When JFK made his famous “Ask not . . .” speech, he surely wasn’t intent on creating a subordinate class of underlings rendered powerless in the service of a rentier regime, as he himself made clear in a news conference in ‘62. To quote: “. . . the American people will find it hard, as I do, to accept a situation in which a tiny handful of steel executives whose pursuit of private power and profit exceeds their sense of public responsibility can show such utter contempt for the interests of 185 million Americans.” But that’s where we’ve come, when it comes to housing and other securitized lending, and until we admit it and reverse it, there can be no real recovery.

Mark Sullivan's picture
Mark Sullivan - Oct 30, 2011

I cannot believe that Marketplace Money would so nonchalantly suggest that people should be considering walking away from their mortgages. Put aside the fact of the moral failure of not living up to the contracts people have made, or the negative impacts walking away has on neighbors and community, walking away from a mortgage is fundamentally a bad financial move. Yes some people appeared to have gotten away with this irresponsible act in 2009 and 2010, but increasingly the consequences of this move are being felt. Most states have deficiency judgments, and now lenders (or their successors) are coming back to sue for the balance due on the mortgages people have walked away from. In 2013 the IRS will once again be charging imputed income on the unpaid part of the mortgage. And, the hit to people’s credit rating from walking will impact their ability to get credit, insurance, an apartment, and even their chances of getting another job. Walking away from a mortgage is a fundamentally a bad financial move.

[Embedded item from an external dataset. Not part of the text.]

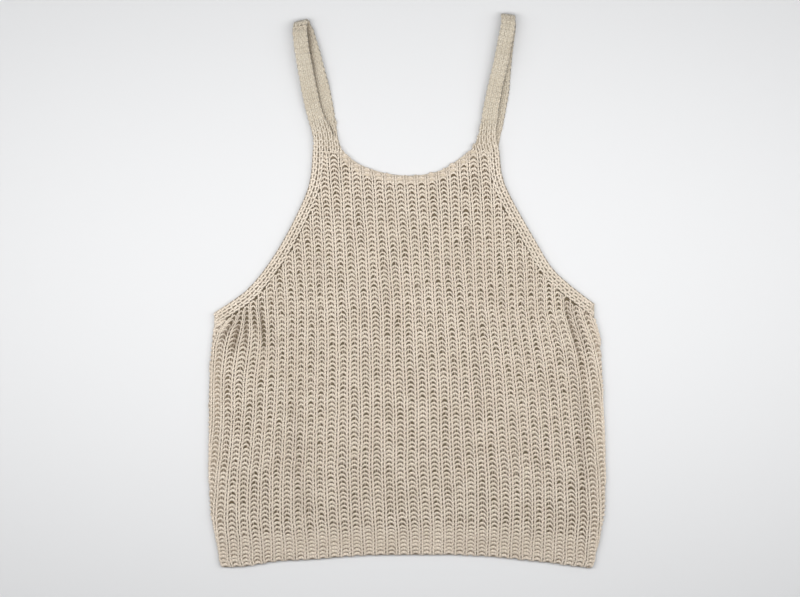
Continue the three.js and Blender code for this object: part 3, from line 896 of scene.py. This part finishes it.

Marketplace Money should simply stop even bringing the topic up.

David Jaqua's picture
David Jaqua - Oct 30, 2011

In 2004 the woman from Georgia had $150K (including closing costs) into a house the appraised value of which was not stated. In 2006 the house appraised at $260K. Two refinancings later she owes $200K. On the surface it looks like she did a cash out refi of more than $50K. Am I missing something? Why is this not taken into consideration? Anyone who took cash out should not be able to walk away.